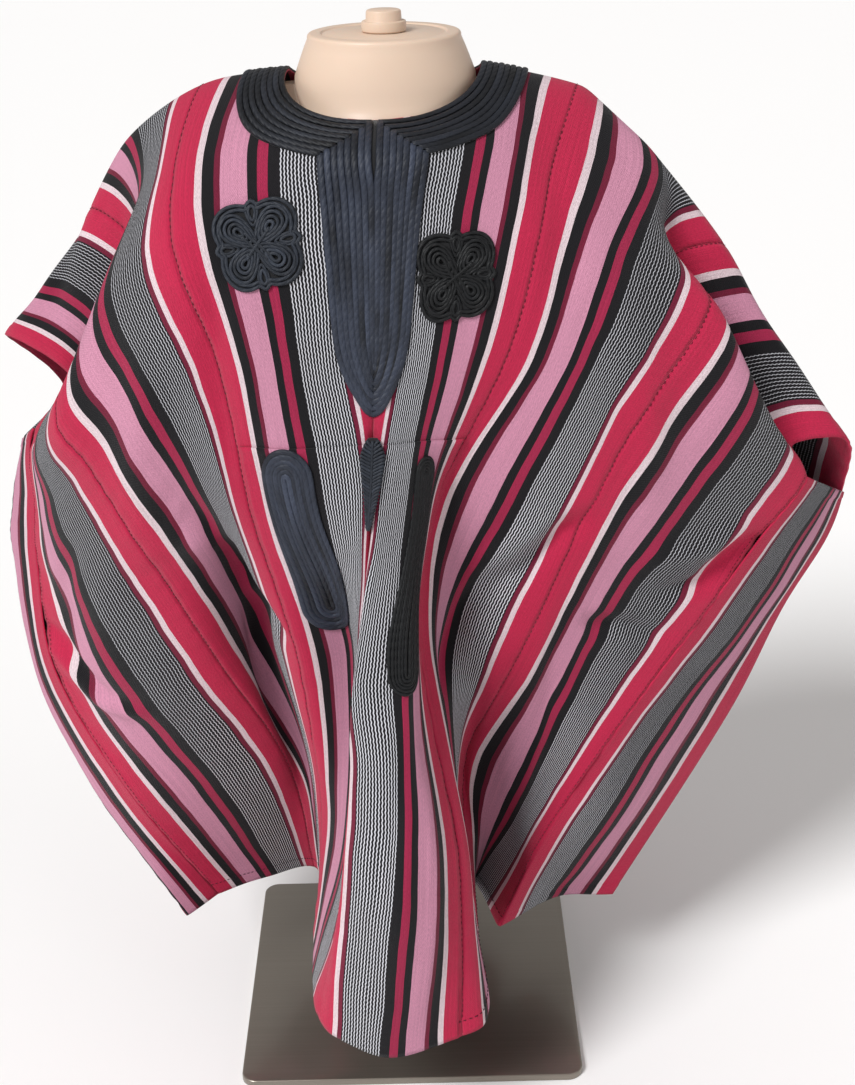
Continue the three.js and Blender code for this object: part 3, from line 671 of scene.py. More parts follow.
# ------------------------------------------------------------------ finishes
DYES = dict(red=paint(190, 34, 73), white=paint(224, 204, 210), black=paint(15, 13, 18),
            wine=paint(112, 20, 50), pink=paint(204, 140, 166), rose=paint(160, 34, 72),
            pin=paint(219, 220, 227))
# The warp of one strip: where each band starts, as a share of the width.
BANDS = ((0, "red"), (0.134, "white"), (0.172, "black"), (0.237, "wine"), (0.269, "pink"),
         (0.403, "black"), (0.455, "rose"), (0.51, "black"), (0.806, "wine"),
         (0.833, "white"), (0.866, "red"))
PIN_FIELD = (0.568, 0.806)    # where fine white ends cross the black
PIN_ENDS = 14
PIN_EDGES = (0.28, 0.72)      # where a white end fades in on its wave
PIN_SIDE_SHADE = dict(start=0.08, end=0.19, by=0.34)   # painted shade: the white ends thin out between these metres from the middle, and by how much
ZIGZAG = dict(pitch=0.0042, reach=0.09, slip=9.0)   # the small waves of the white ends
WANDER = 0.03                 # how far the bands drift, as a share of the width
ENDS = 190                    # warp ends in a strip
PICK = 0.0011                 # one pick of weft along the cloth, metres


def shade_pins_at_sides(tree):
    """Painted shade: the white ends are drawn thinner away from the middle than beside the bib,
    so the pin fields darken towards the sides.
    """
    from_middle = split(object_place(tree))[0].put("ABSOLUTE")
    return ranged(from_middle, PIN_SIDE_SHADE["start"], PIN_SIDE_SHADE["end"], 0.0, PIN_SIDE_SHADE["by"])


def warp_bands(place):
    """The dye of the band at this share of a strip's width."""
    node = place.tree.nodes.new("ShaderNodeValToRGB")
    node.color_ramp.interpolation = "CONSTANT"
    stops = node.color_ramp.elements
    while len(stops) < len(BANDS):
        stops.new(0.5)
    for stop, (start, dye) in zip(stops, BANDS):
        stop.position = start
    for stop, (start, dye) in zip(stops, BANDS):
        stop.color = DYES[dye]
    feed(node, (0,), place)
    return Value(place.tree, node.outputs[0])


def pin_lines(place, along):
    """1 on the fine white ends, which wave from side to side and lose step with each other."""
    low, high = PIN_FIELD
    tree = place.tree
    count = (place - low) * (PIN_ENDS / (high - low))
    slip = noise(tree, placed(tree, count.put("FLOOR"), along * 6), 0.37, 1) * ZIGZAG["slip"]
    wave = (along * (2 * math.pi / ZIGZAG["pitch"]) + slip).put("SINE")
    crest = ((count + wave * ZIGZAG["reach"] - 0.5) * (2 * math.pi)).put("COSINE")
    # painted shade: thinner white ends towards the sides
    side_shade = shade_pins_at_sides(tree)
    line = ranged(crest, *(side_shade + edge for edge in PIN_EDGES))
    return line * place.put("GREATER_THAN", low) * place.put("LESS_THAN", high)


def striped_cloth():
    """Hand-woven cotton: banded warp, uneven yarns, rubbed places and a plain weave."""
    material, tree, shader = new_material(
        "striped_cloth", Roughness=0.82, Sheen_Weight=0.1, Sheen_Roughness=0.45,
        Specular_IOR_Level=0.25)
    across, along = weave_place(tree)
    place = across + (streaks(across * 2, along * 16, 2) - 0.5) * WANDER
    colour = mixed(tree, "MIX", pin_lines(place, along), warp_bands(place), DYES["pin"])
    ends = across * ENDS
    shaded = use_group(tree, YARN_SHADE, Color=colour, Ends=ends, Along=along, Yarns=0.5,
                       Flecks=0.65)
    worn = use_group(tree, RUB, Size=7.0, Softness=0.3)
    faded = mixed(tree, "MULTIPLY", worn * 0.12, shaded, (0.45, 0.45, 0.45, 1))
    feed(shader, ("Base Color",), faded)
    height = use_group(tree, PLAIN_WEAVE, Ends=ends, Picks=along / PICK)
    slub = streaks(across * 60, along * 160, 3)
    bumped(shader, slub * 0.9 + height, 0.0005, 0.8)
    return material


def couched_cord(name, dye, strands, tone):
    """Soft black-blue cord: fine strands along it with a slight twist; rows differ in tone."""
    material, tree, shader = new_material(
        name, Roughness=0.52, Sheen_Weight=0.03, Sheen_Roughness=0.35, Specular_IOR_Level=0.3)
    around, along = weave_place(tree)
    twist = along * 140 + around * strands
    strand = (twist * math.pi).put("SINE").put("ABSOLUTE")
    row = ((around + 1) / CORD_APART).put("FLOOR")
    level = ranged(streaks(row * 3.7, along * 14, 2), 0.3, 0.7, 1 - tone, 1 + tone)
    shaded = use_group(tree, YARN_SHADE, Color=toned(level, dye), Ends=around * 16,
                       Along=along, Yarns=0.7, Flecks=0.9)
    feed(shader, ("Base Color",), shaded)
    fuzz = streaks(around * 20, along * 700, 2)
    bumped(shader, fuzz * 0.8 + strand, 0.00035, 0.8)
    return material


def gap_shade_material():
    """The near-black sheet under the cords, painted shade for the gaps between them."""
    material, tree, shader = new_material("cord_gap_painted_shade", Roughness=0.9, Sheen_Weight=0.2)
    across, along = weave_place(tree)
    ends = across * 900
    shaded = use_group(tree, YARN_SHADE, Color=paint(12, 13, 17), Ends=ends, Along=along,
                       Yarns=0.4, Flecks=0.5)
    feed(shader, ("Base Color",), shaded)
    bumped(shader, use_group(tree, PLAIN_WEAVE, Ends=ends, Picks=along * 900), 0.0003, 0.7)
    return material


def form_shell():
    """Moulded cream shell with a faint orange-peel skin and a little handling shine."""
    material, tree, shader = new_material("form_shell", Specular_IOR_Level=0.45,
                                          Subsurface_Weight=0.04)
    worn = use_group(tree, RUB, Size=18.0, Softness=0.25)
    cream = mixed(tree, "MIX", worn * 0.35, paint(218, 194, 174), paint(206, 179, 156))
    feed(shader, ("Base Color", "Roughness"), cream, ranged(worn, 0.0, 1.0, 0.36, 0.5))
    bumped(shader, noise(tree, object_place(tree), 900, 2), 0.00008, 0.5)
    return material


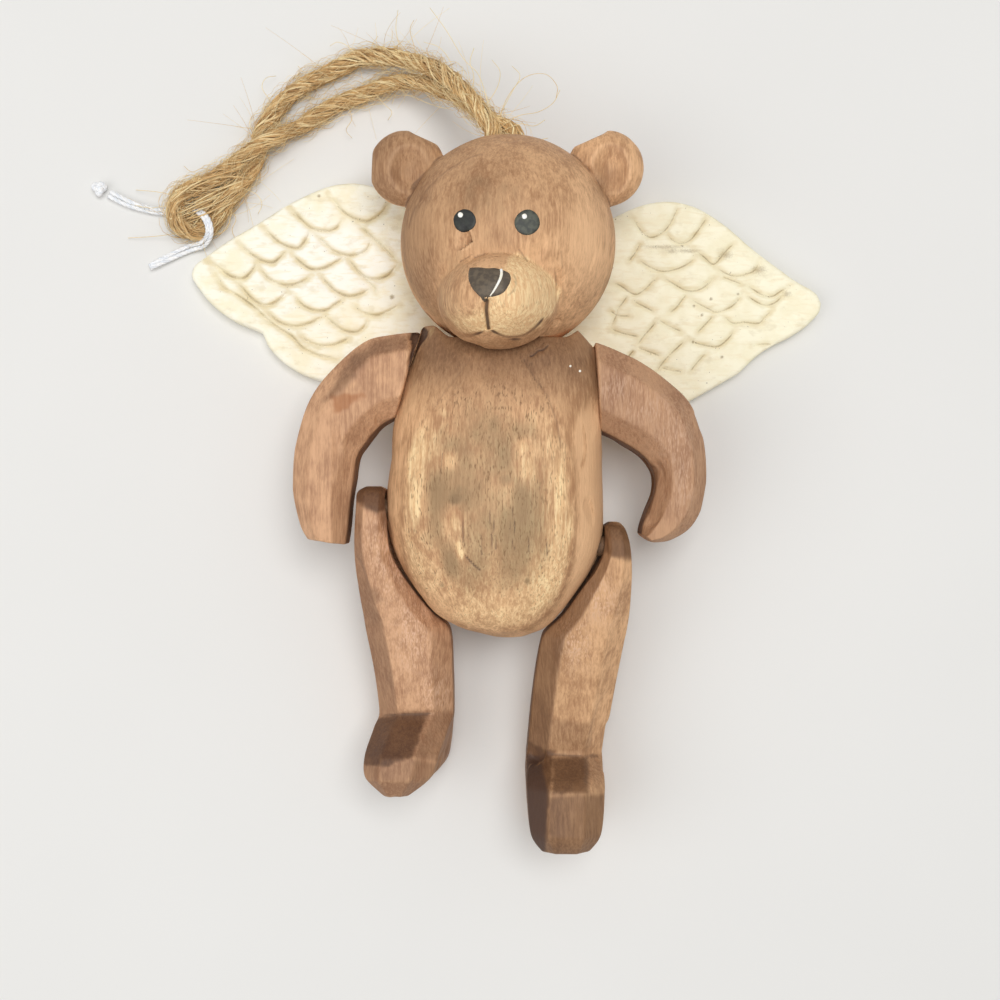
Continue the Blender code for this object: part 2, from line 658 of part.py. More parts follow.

───

Your objective |
Write out all records exactly, keeping every detail.

Answer below |
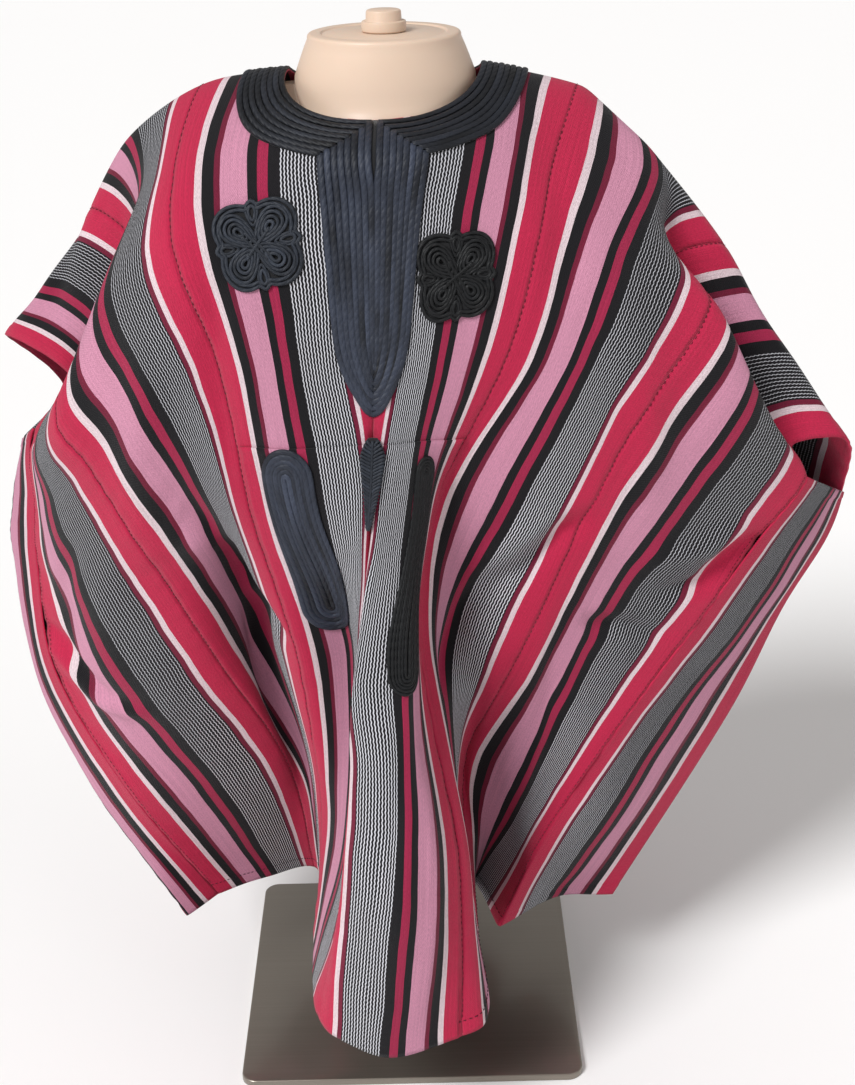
Continue the three.js and Blender code for this object: part 3, from line 671 of scene.py. More parts follow.
# ------------------------------------------------------------------ finishes
DYES = dict(red=paint(190, 34, 73), white=paint(224, 204, 210), black=paint(15, 13, 18),
            wine=paint(112, 20, 50), pink=paint(204, 140, 166), rose=paint(160, 34, 72),
            pin=paint(219, 220, 227))
# The warp of one strip: where each band starts, as a share of the width.
BANDS = ((0, "red"), (0.134, "white"), (0.172, "black"), (0.237, "wine"), (0.269, "pink"),
         (0.403, "black"), (0.455, "rose"), (0.51, "black"), (0.806, "wine"),
         (0.833, "white"), (0.866, "red"))
PIN_FIELD = (0.568, 0.806)    # where fine white ends cross the black
PIN_ENDS = 14
PIN_EDGES = (0.28, 0.72)      # where a white end fades in on its wave
PIN_SIDE_SHADE = dict(start=0.08, end=0.19, by=0.34)   # painted shade: the white ends thin out between these metres from the middle, and by how much
ZIGZAG = dict(pitch=0.0042, reach=0.09, slip=9.0)   # the small waves of the white ends
WANDER = 0.03                 # how far the bands drift, as a share of the width
ENDS = 190                    # warp ends in a strip
PICK = 0.0011                 # one pick of weft along the cloth, metres


def shade_pins_at_sides(tree):
    """Painted shade: the white ends are drawn thinner away from the middle than beside the bib,
    so the pin fields darken towards the sides.
    """
    from_middle = split(object_place(tree))[0].put("ABSOLUTE")
    return ranged(from_middle, PIN_SIDE_SHADE["start"], PIN_SIDE_SHADE["end"], 0.0, PIN_SIDE_SHADE["by"])


def warp_bands(place):
    """The dye of the band at this share of a strip's width."""
    node = place.tree.nodes.new("ShaderNodeValToRGB")
    node.color_ramp.interpolation = "CONSTANT"
    stops = node.color_ramp.elements
    while len(stops) < len(BANDS):
        stops.new(0.5)
    for stop, (start, dye) in zip(stops, BANDS):
        stop.position = start
    for stop, (start, dye) in zip(stops, BANDS):
        stop.color = DYES[dye]
    feed(node, (0,), place)
    return Value(place.tree, node.outputs[0])


def pin_lines(place, along):
    """1 on the fine white ends, which wave from side to side and lose step with each other."""
    low, high = PIN_FIELD
    tree = place.tree
    count = (place - low) * (PIN_ENDS / (high - low))
    slip = noise(tree, placed(tree, count.put("FLOOR"), along * 6), 0.37, 1) * ZIGZAG["slip"]
    wave = (along * (2 * math.pi / ZIGZAG["pitch"]) + slip).put("SINE")
    crest = ((count + wave * ZIGZAG["reach"] - 0.5) * (2 * math.pi)).put("COSINE")
    # painted shade: thinner white ends towards the sides
    side_shade = shade_pins_at_sides(tree)
    line = ranged(crest, *(side_shade + edge for edge in PIN_EDGES))
    return line * place.put("GREATER_THAN", low) * place.put("LESS_THAN", high)


def striped_cloth():
    """Hand-woven cotton: banded warp, uneven yarns, rubbed places and a plain weave."""
    material, tree, shader = new_material(
        "striped_cloth", Roughness=0.82, Sheen_Weight=0.1, Sheen_Roughness=0.45,
        Specular_IOR_Level=0.25)
    across, along = weave_place(tree)
    place = across + (streaks(across * 2, along * 16, 2) - 0.5) * WANDER
    colour = mixed(tree, "MIX", pin_lines(place, along), warp_bands(place), DYES["pin"])
    ends = across * ENDS
    shaded = use_group(tree, YARN_SHADE, Color=colour, Ends=ends, Along=along, Yarns=0.5,
                       Flecks=0.65)
    worn = use_group(tree, RUB, Size=7.0, Softness=0.3)
    faded = mixed(tree, "MULTIPLY", worn * 0.12, shaded, (0.45, 0.45, 0.45, 1))
    feed(shader, ("Base Color",), faded)
    height = use_group(tree, PLAIN_WEAVE, Ends=ends, Picks=along / PICK)
    slub = streaks(across * 60, along * 160, 3)
    bumped(shader, slub * 0.9 + height, 0.0005, 0.8)
    return material


def couched_cord(name, dye, strands, tone):
    """Soft black-blue cord: fine strands along it with a slight twist; rows differ in tone."""
    material, tree, shader = new_material(
        name, Roughness=0.52, Sheen_Weight=0.03, Sheen_Roughness=0.35, Specular_IOR_Level=0.3)
    around, along = weave_place(tree)
    twist = along * 140 + around * strands
    strand = (twist * math.pi).put("SINE").put("ABSOLUTE")
    row = ((around + 1) / CORD_APART).put("FLOOR")
    level = ranged(streaks(row * 3.7, along * 14, 2), 0.3, 0.7, 1 - tone, 1 + tone)
    shaded = use_group(tree, YARN_SHADE, Color=toned(level, dye), Ends=around * 16,
                       Along=along, Yarns=0.7, Flecks=0.9)
    feed(shader, ("Base Color",), shaded)
    fuzz = streaks(around * 20, along * 700, 2)
    bumped(shader, fuzz * 0.8 + strand, 0.00035, 0.8)
    return material


def gap_shade_material():
    """The near-black sheet under the cords, painted shade for the gaps between them."""
    material, tree, shader = new_material("cord_gap_painted_shade", Roughness=0.9, Sheen_Weight=0.2)
    across, along = weave_place(tree)
    ends = across * 900
    shaded = use_group(tree, YARN_SHADE, Color=paint(12, 13, 17), Ends=ends, Along=along,
                       Yarns=0.4, Flecks=0.5)
    feed(shader, ("Base Color",), shaded)
    bumped(shader, use_group(tree, PLAIN_WEAVE, Ends=ends, Picks=along * 900), 0.0003, 0.7)
    return material


def form_shell():
    """Moulded cream shell with a faint orange-peel skin and a little handling shine."""
    material, tree, shader = new_material("form_shell", Specular_IOR_Level=0.45,
                                          Subsurface_Weight=0.04)
    worn = use_group(tree, RUB, Size=18.0, Softness=0.25)
    cream = mixed(tree, "MIX", worn * 0.35, paint(218, 194, 174), paint(206, 179, 156))
    feed(shader, ("Base Color", "Roughness"), cream, ranged(worn, 0.0, 1.0, 0.36, 0.5))
    bumped(shader, noise(tree, object_place(tree), 900, 2), 0.00008, 0.5)
    return material


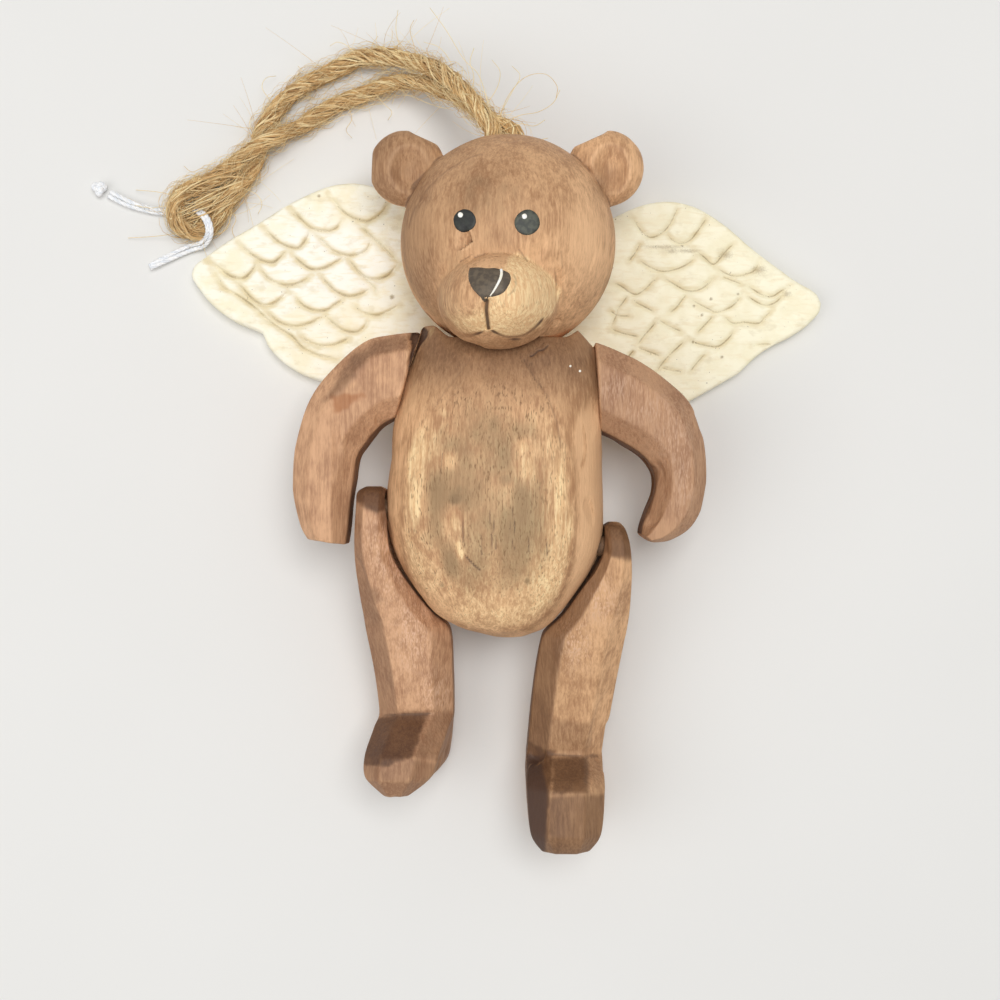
Continue the Blender code for this object: part 2, from line 658 of part.py. More parts follow.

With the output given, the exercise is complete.